- **Given exercise**
Write out the whole of the material exactly.

— begin —

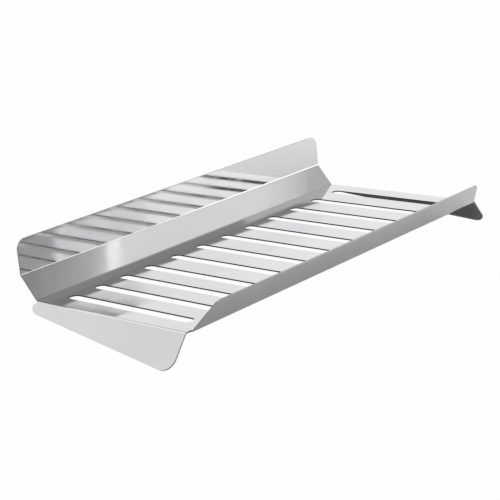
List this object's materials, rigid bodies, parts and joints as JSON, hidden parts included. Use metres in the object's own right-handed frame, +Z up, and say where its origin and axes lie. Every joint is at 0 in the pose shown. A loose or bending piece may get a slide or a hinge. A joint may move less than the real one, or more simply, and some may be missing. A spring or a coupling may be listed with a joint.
{
  "type": "slotted steel rack",
  "caption": "Low folded sheet-steel rack with a slotted floor, a sloped and upright rear side, a low front lip and splayed end legs.",
  "frame": {"origin": "middle of the bounding box in plan, on the surface that the rack stands on", "axes": "+X along the length with the close slots at -X, +Y from the front lip to the rear flange, +Z up"},
  "size_m": [0.5226, 0.2388, 0.0654],
  "materials": {
    "stainless_sheet": "bright cold-rolled stainless sheet, almost mirror-smooth, with darker laser-cut edges"
  },
  "bodies": {
    "root": {"slotted_floor": "stainless_sheet", "rear_wall": "stainless_sheet", "rear_flange": "stainless_sheet", "front_lip": "stainless_sheet", "left_leg": "stainless_sheet", "right_leg": "stainless_sheet"}
  },
  "joints": []
}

— end —

- **Exercise result**
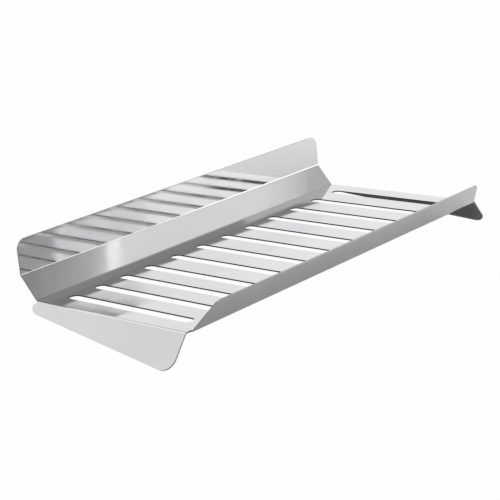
List this object's materials, rigid bodies, parts and joints as JSON, hidden parts included. Use metres in the object's own right-handed frame, +Z up, and say where its origin and axes lie. Every joint is at 0 in the pose shown. A loose or bending piece may get a slide or a hinge. A joint may move less than the real one, or more simply, and some may be missing. A spring or a coupling may be listed with a joint.
{
  "type": "slotted steel rack",
  "caption": "Low folded sheet-steel rack with a slotted floor, a sloped and upright rear side, a low front lip and splayed end legs.",
  "frame": {"origin": "middle of the bounding box in plan, on the surface that the rack stands on", "axes": "+X along the length with the close slots at -X, +Y from the front lip to the rear flange, +Z up"},
  "size_m": [0.5226, 0.2388, 0.0654],
  "materials": {
    "stainless_sheet": "bright cold-rolled stainless sheet, almost mirror-smooth, with darker laser-cut edges"
  },
  "bodies": {
    "root": {"slotted_floor": "stainless_sheet", "rear_wall": "stainless_sheet", "rear_flange": "stainless_sheet", "front_lip": "stainless_sheet", "left_leg": "stainless_sheet", "right_leg": "stainless_sheet"}
  },
  "joints": []
}